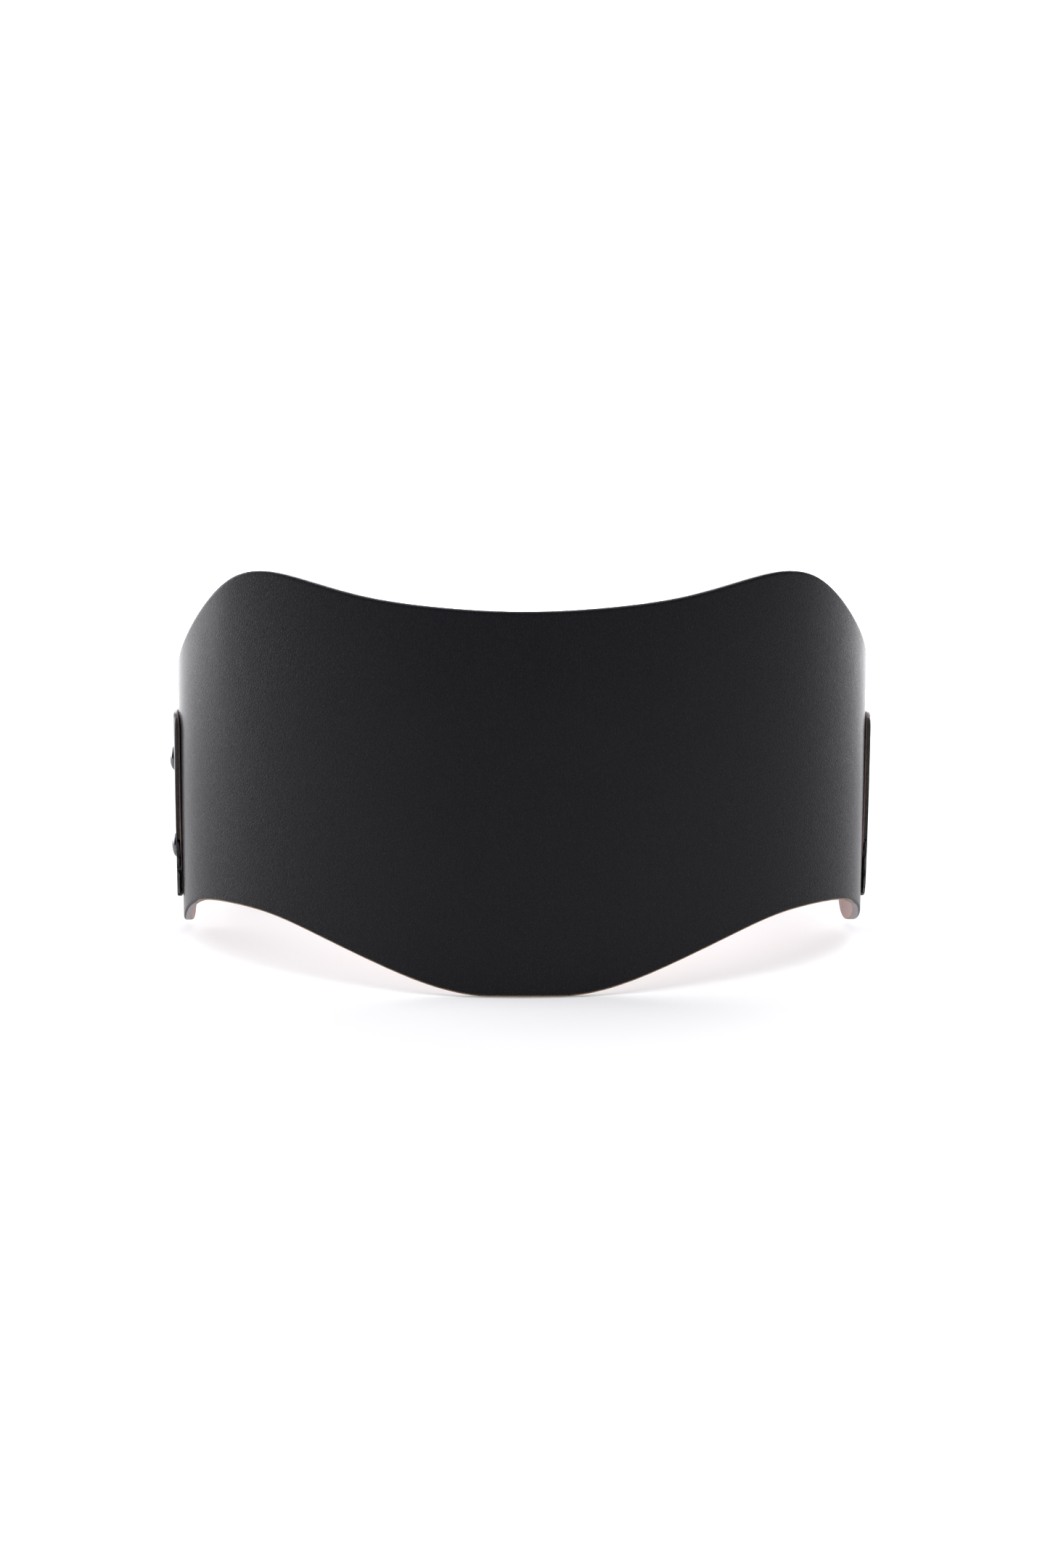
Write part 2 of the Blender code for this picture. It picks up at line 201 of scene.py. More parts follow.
def grain_leather(name, black, patch_roughness, raw_arris=0.0):
    finish = Finish(name, Specular_IOR_Level=0.06, Coat_Weight=0.65, Coat_Roughness=0.25, Coat_IOR=1.3)
    spot = finish.place()
    wander = finish.noise(spot, 420, 3.0)
    drift = finish.node("ShaderNodeTexNoise", {}, {"Vector": spot, "Scale": 700, "Detail": 2.0}, 1)
    bent = finish.node("ShaderNodeVectorMath", {"operation": "MULTIPLY_ADD"}, {
        0: drift, 1: (GRAIN_BEND, GRAIN_BEND, GRAIN_BEND), 2: spot})
    pebbles = finish.cells(bent, PEBBLES_PER_METRE, "DISTANCE_TO_EDGE")
    tops = finish.between(pebbles, 0.02, 0.30)
    small = finish.cells(bent, PIMPLES_PER_METRE, "SMOOTH_F1")
    wrinkles = finish.cells(bent, WRINKLES_PER_METRE, "SMOOTH_F1")
    fibres = finish.noise(spot, 5200, 2.0)
    hide = finish.noise(spot, 38, 3.0, 0.55)
    creases_matt_and_shaded = 1 - tops
    height = tops * 0.7 + (1 - small) * 0.3 + fibres * 0.12 + wander * 0.25 + (1 - wrinkles) * 0.3
    patch = finish.between(hide, 0.35, 0.68)
    colour = finish.blend_colours(patch, black, [channel * 1.35 for channel in black])
    # Painted shade: the creases are painted darker than the pebble tops.
    colour = finish.blend_colours(creases_matt_and_shaded * 0.6, colour, [channel * 0.45 for channel in black])
    above = finish.mark("from_cut") + wander * 0.3
    raw = finish.between(above, 0.55, 0.75, raw_arris, 0)
    colour = finish.blend_colours(raw, colour, RAW_TAN)
    scorched = finish.between(above, 0.25, 0.4, raw_arris, 0)
    colour = finish.blend_colours(scorched, colour, SCORCHED_BROWN)
    roughness = 0.40 + creases_matt_and_shaded * 0.16 + patch * patch_roughness + finish.between(wander, 0.3, 0.7) * 0.05
    broad = finish.raise_surface(hide, HIDE_RELIEF, 0.25)
    return finish.set(
        Base_Color=colour, Roughness=roughness,
        Normal=finish.raise_surface(height, GRAIN_RELIEF, under=broad))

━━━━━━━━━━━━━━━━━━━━

» Exercise requirements
Print back all the lines verbatim.

» Output
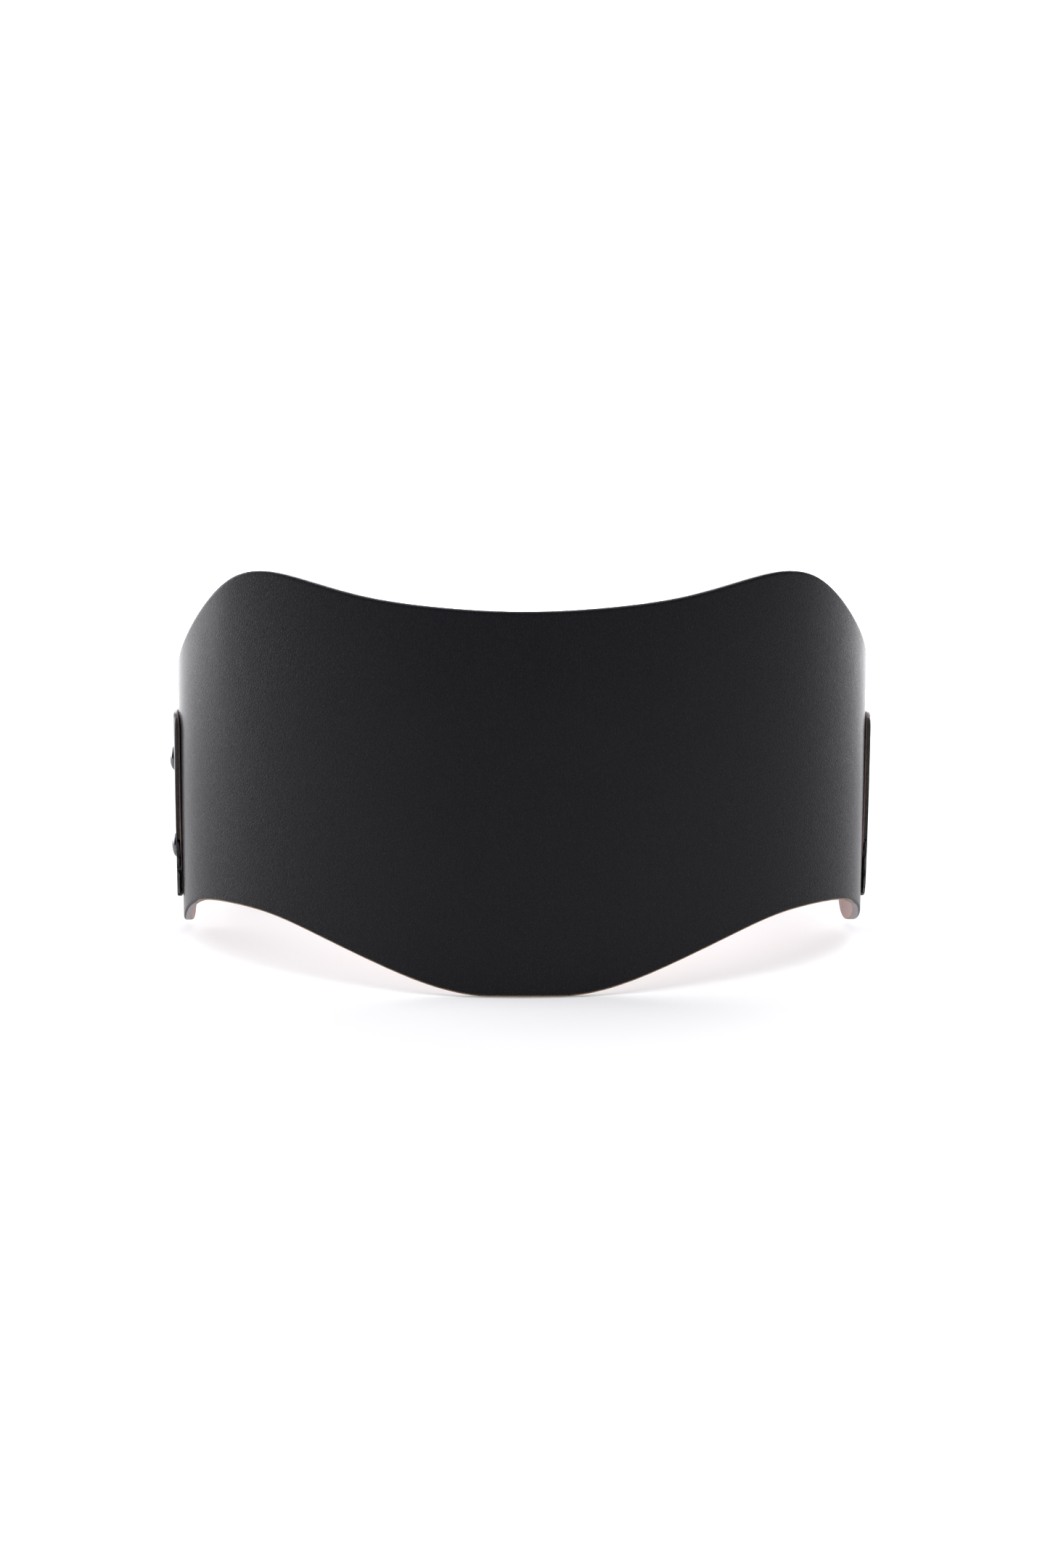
Write part 2 of the Blender code for this picture. It picks up at line 201 of scene.py. More parts follow.
def grain_leather(name, black, patch_roughness, raw_arris=0.0):
    finish = Finish(name, Specular_IOR_Level=0.06, Coat_Weight=0.65, Coat_Roughness=0.25, Coat_IOR=1.3)
    spot = finish.place()
    wander = finish.noise(spot, 420, 3.0)
    drift = finish.node("ShaderNodeTexNoise", {}, {"Vector": spot, "Scale": 700, "Detail": 2.0}, 1)
    bent = finish.node("ShaderNodeVectorMath", {"operation": "MULTIPLY_ADD"}, {
        0: drift, 1: (GRAIN_BEND, GRAIN_BEND, GRAIN_BEND), 2: spot})
    pebbles = finish.cells(bent, PEBBLES_PER_METRE, "DISTANCE_TO_EDGE")
    tops = finish.between(pebbles, 0.02, 0.30)
    small = finish.cells(bent, PIMPLES_PER_METRE, "SMOOTH_F1")
    wrinkles = finish.cells(bent, WRINKLES_PER_METRE, "SMOOTH_F1")
    fibres = finish.noise(spot, 5200, 2.0)
    hide = finish.noise(spot, 38, 3.0, 0.55)
    creases_matt_and_shaded = 1 - tops
    height = tops * 0.7 + (1 - small) * 0.3 + fibres * 0.12 + wander * 0.25 + (1 - wrinkles) * 0.3
    patch = finish.between(hide, 0.35, 0.68)
    colour = finish.blend_colours(patch, black, [channel * 1.35 for channel in black])
    # Painted shade: the creases are painted darker than the pebble tops.
    colour = finish.blend_colours(creases_matt_and_shaded * 0.6, colour, [channel * 0.45 for channel in black])
    above = finish.mark("from_cut") + wander * 0.3
    raw = finish.between(above, 0.55, 0.75, raw_arris, 0)
    colour = finish.blend_colours(raw, colour, RAW_TAN)
    scorched = finish.between(above, 0.25, 0.4, raw_arris, 0)
    colour = finish.blend_colours(scorched, colour, SCORCHED_BROWN)
    roughness = 0.40 + creases_matt_and_shaded * 0.16 + patch * patch_roughness + finish.between(wander, 0.3, 0.7) * 0.05
    broad = finish.raise_surface(hide, HIDE_RELIEF, 0.25)
    return finish.set(
        Base_Color=colour, Roughness=roughness,
        Normal=finish.raise_surface(height, GRAIN_RELIEF, under=broad))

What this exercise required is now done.